Is shutil.get_terminal_size useless?

Chris Angelico rosuav at gmail.com
Sat Jan 28 06:50:07 EST 2017


On Sat, Jan 28, 2017 at 9:49 PM, Steve D'Aprano
<steve+python at pearwood.info> wrote:
> The terminal size doesn't change just because I'm piping output to another
> process. Using the terminal size as a proxy for "being piped" is sheer
> insanity.

In a sense, there _is no_ terminal size when you're being piped to
another process. Likewise if you're running in some detached
(non-terminal) context, or if you're being run over some remote link
that hasn't transmitted terminal size info, etc, etc, etc, etc. It's
not a proxy for "being piped" - it's that when your output isn't going
to a terminal, asking "what is my terminal size" isn't particularly
productive.

Would you expect that a process started from systemd is told about the
size of the terminal in which you ran "systemctl start servicename"? I
doubt it. Would you expect a cronjob to use the terminal size when you
most recently edited crontab?

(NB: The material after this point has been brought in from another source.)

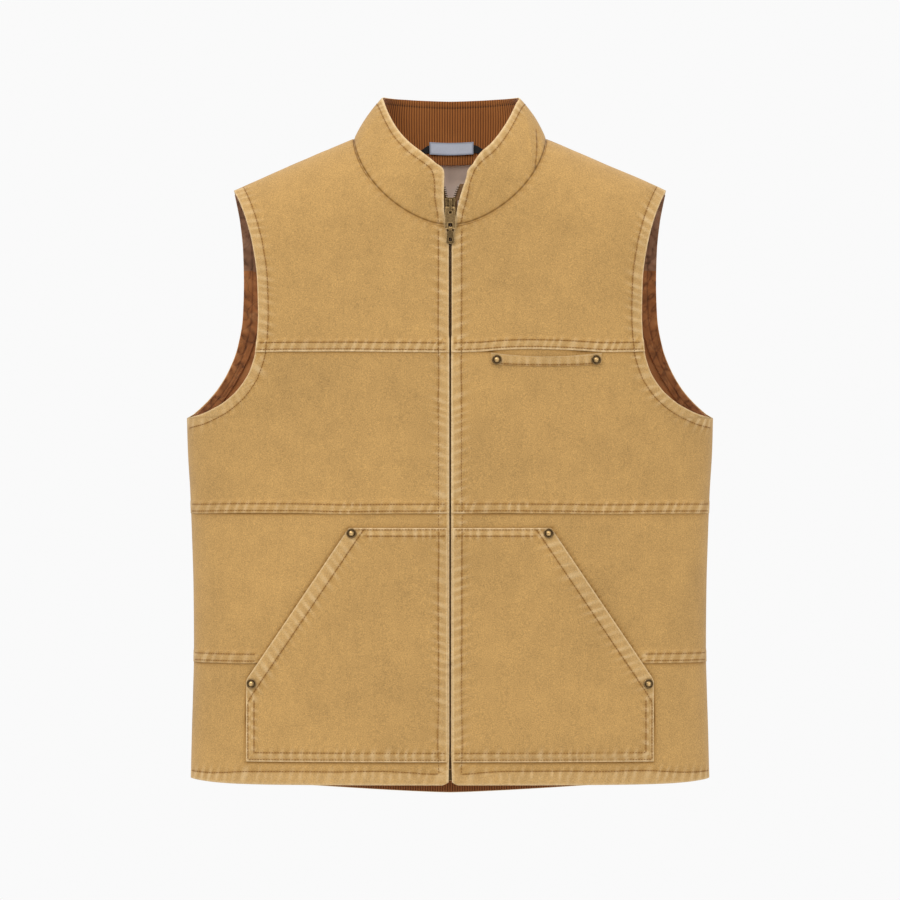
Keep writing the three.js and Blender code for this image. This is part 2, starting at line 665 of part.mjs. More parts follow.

No. So why should a program that's being
piped into something else automatically assume the size of the other
program's terminal? You might well be a completely background process.

You can still ask the concrete question about terminal size, and
that's in the 'os' module. The 'shutil' module also looks at
environment variables, and probably would be the place to respond to
TELNET NAWS if that has any sort of primary-level support.